I had an incident happen that left me feeling a little hurt and a little judged. I don't think it was done intentionally, it's just the way I felt. Unfortunately, I'm left trying to figure out how to deal with it.
I really hate being compared to someone else, which is what happened. I hate feeling like my best effort isn't good enough. And again, while I don't think it was intentional, it left me feeling sad and inadequate. Totally my issues to sort out, but I don't know how.
Truth be told, what I really want to do is quit. I want to stop going to this class. I want to quit my training. I want to leave the gym. I want to just fade into the woodwork where I'm comfortable. I want to "punish" the person who made me feel judged by eating everything in sight. This is how I know to deal with things. I run away from uncomfortable feelings. I take myself completely out of a situation and I avoid going back. And to some extent, it works. Until it doesn't.
Inevitably, if I quit, I lose whatever progress I've made. I know that I'll gain back each and every pound, and then some. I also know that the muscles I've worked so hard to tone, will slowly fade away. This will leave me even more upset, which will probably cause me to withdraw, and eat, even more. So, despite everything I wanted to do, I went back to the gym. I have my husband to thank for that because he truly had to convince me to go.

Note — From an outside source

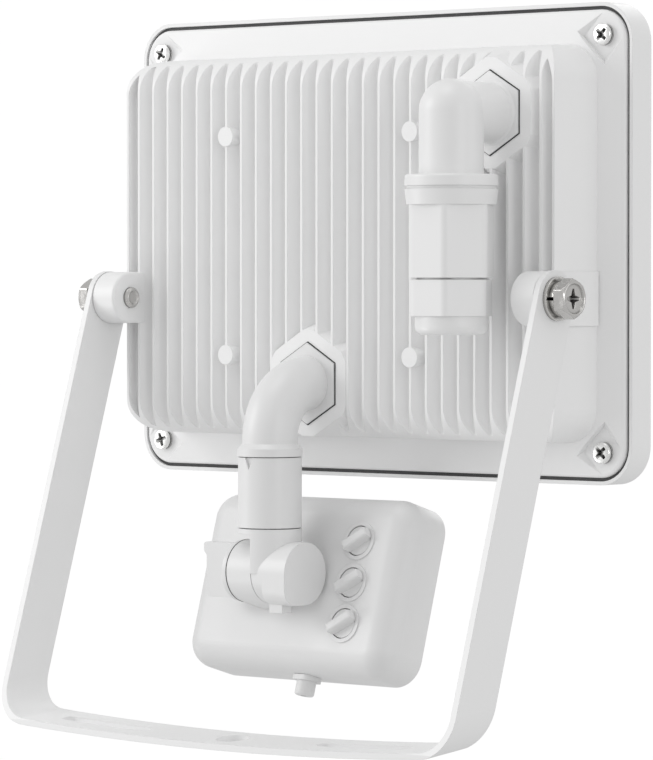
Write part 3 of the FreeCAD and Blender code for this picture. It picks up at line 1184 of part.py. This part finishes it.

Here's where the "uncharted territory" comes in... Because I didn't quit like I usually do, I don't exactly know where to go from here. I don't think these feelings are going away anytime soon. I've had nearly a lifetime of feeling this way, so it's going to take a while to un-think those thoughts. But, it doesn't make it any easier. Frankly, it's kind of exhausting to keep having this same fight with myself. That's why it's so much easier to just accept that I'm not good enough and stop trying. Stop trying to be something that I don't feel that I am.
But, like I said, I'm not going to do that. I drug my butt to my training session this morning. I didn't want to be there and it was very awkward as I didn't say more than 5 words to my trainer the entire time. But, I was there nonetheless. I kept going. Eventually I'll work through this. Hopefully I'll get to the point where I feel like I've done my best and stop comparing myself to other people. Eventually.